If you passed through Dubai International airport or flew on an Emirates aircraft in 2009, it would not have felt like a recession. Both businesses raised traffic and revenues during the period. Dubai's reputation as an international crossroads and upmarket holiday destination have remained intact. Emirates' latest A380 order at the Berlin air show and the growth of smaller carriers such as Flydubai reflect the city state's self-confidence. Emirates alone plans to recruit 700 pilots in the next 18 months.
In Abu Dhabi and Qatar the global recession barely registered, thanks to rising oil and gas prices. The International Monetary Fund forecasts 3.7% economic growth for Abu Dhabi this year. Starting from a low base and boosted by sovereign wealth funds - which has allowed them to acquire assets and businesses abroad rather than seek finance from outside like Dubai - these states have continued to develop their fledgling aviation sectors.
Qatar has done it through its fast-expanding flag carrier and a massive new airport, Abu Dhabi through its national airline Etihad, high-end business aviation and a new aerospace manufacturing complex in Al Ain. And with small national populations, both need expatriate professionals to drive their expansion.
Bahrain - featured in detail in this guide - is keen to win back some of its former status as an aviation centre.

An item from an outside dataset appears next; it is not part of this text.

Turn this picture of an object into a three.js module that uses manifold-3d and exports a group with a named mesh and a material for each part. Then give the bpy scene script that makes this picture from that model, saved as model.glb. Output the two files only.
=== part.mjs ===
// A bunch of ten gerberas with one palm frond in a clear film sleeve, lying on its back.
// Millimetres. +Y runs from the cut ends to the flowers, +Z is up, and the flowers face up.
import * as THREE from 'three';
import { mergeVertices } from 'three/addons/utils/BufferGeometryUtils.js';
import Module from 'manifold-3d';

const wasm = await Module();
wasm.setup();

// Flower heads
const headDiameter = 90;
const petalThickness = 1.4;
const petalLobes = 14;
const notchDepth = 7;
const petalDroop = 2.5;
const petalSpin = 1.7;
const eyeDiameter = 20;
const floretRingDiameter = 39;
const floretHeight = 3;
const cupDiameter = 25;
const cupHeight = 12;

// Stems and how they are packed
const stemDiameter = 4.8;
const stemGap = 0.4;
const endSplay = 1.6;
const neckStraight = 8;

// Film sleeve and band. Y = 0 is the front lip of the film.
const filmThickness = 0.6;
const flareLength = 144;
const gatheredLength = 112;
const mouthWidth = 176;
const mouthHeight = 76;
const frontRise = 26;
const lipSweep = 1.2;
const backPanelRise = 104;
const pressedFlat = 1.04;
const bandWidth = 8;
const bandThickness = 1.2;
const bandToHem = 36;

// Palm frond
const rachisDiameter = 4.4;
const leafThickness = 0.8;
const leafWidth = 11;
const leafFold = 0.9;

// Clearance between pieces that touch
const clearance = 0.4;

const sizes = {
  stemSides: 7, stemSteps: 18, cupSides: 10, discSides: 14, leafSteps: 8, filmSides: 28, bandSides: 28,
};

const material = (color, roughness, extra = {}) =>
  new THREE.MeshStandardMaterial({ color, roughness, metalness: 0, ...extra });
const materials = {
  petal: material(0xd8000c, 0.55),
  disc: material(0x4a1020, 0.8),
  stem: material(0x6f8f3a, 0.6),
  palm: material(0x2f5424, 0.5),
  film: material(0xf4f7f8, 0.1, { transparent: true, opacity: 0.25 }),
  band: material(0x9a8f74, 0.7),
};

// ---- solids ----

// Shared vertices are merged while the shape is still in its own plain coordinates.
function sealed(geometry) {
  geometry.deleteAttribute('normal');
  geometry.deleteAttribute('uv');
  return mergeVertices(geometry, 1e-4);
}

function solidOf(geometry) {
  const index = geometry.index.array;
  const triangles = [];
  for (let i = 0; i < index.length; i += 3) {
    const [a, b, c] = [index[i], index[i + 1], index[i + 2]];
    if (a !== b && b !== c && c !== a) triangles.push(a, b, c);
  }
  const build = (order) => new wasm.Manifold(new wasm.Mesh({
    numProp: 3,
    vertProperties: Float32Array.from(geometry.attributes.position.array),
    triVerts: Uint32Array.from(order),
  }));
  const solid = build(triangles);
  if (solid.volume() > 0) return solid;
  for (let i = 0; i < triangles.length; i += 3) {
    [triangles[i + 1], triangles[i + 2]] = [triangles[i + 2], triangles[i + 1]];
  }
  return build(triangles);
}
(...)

From the 1970s until a decade or so ago, the kingdom was the Middle East's aviation hub thanks to Gulf Air, as well as its financial capital. The rise of Dubai and Emirates robbed it of that title, but the island's more mature economy was less rocked by the credit crisis. Bahrain is restructuring Gulf Air and creating former flight training and maintenance subsidiaries as independent companies.
Aside from a few hotspots, the Gulf region is one of the safest and stablest regions in the world, with low corruption and crime, and run benignly - by and large - by hereditary rulers keen to co-operate for their mutual defence and benefit. Although the Islamic fundamentalist terror threat remains, as it does throughout the West, it has been quietly contained. Economic co-operation is also on the rise, although the euro crisis appears to have tempered enthusiasm for a common Gulf currency.
In the next few years, the only way appears to be up. Blessed with energy resources that the world badly needs, a location at the crossing point of four continents and land aplenty, the Gulf's energetic and liberally minded rulers are determined to place their countries in the centre of the global economy. The one thing most lack is human capital. That is why, for those with the necessary skills - pilots, airline managers and aerospace engineers among them - the Middle East is still the promised land.